Police action over woman's "If Fracking is 'Safe', then Drink This Water" sign

Sunday, Bureau of Land Management Director Bob Abbey announced that the agency is holding a five-hour "public forum" on Monday, April 24 MT, this time in Denver, to "discuss hydraulic fracturing fracking to stimulate natural gas production on Federal lands." The session at Marriott West, 1717 Denver West Blvd. in Golden, Colorado will be heavily controlled, rather than democratically for or with the public, if it follows same agenda that angry Little Rock residents witnessed Friday at BLM's "public forum" where police prevented peaceful freedom of speech and a Halliburton executive spoke.

Some Arkansas residents are angry about extensive fracking and what they say are lies being used to sway residents to approve fracking on their properties. They speak as though BLM did not really want many people to attend its "public forum" Friday at the Convention Center in Little Rock.

Approximately one month before BLM's Little Rock forum, the public received a generic notice about an upcoming fracking event, with no time or date. Days before the event, most of the public still had no specific information about the forum, even citizens actively sharing fracking information. A handful of staunch clean energy anti-frackers attended the forum.
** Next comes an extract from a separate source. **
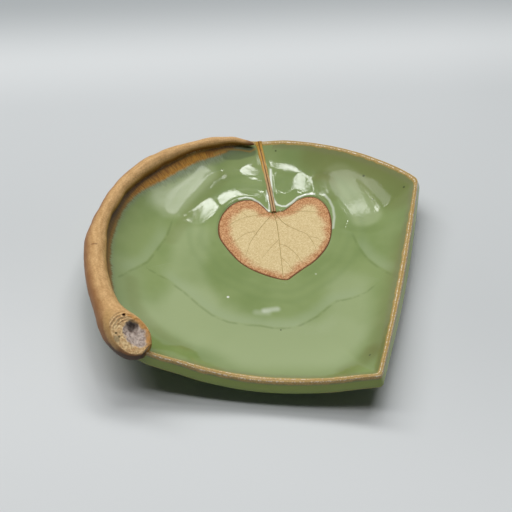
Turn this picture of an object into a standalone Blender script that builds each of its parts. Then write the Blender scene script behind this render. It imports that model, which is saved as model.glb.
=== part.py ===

The day before the event, some people who learned specifics about BLM's meeting, made plans to attend. Arkansas resident, Diane Brandmiller created a poster to taker to the event that said "If Fracking is 'Safe', then Drink this Water" complete with an attached water bottle full of "nasty, black, filmy water" as she described the water.

Brandmiller had collected her water sample from a Van Buren County home where foul water was coming out of their faucets while the gas well in their front yard was being fracked. Residents in many areas of Arkansas are now experiencing this same water deprivation as seen in Josh Fox's film, Gasland, much of which was filmed in Arkansas.

After Friday's BLM meeting and before the forum, Brandmiller stood next to the registration table, holding her bright red poster.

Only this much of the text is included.